だからあんまり周りのことを気にせず、自分なりの“伝えられる絵を描く上手さ“を獲得出来たら、それでいいと思うのです。

でも絵は深い

今回は伝わる絵ということで、どちらかと言うとツールとしての絵、みたいな捉え方なんですが、そうじゃないものもありますよね?
例えばアートという文脈での絵。これは伝わるということはもちろんですが、“表現”という難解な問題が入り込みます。

ん〜これはスーパーフラットの概念を用いて、キュビズムの多角的な視点とサブカルを合わせた、新たなジャポニズムを表現している!みたいな。(適当なことを言ってますので内容は気にしないで下さいね)

この“表現”というのは、感情・スタイル・文脈などいろんなものを表現してくるので、一概にいうのは難しいのですが、絵には伝わるということ以外にも大きな要素があります。
他にも思考するために絵を描くとか、絵を描きながら思考するとか。そうして出来上がった絵になんとも言えぬ魅力があったりもします。私が好きなジャコメッティ という、人体の存在に向き合うような絵を描く人や、レオナルドダビンチのような解剖学的な描写や科学的に自然に迫るような絵もありますし、伝わるとかいう世界とは全然違う絵もこの世界には存在していると思います。アウトサイダーアートと呼ばれるものもそうだと思いますね。

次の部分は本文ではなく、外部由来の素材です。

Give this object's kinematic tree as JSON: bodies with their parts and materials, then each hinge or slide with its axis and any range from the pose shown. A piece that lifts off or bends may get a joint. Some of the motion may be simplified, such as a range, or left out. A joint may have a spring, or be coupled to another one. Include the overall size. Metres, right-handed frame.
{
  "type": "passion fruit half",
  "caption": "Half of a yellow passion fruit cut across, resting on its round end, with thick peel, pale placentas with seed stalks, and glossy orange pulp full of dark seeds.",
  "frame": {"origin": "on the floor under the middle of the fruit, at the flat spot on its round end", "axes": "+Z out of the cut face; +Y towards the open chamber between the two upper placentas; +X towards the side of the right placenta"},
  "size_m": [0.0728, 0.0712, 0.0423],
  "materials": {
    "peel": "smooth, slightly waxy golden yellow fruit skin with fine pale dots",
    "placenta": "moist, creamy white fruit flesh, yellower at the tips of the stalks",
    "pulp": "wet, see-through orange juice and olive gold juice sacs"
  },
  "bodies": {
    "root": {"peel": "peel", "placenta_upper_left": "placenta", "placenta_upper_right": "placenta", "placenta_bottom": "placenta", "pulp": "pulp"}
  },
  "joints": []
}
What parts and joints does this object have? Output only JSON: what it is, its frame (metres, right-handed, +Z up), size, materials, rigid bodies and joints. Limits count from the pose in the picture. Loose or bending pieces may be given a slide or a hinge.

なので、伝わる・伝わらない、ということだけでは絵を判断することは出来ないのですが、まずは仕事とか普段の生活の中で絵を描く必要があったら、伝わるかどうかを大切にしたらいいかなーと思います。

そうすると、「なんか自分の描く絵がやだなー、とは言っても何をどうしたらいいのかわからん!」みたいな時、どうやったら伝わるのかを考えていくことでなら自分の絵を修正できるように思うのです。“どうやったら伝わるか“これがあると暗闇の中の道を進む時の道標にもなるかなーと。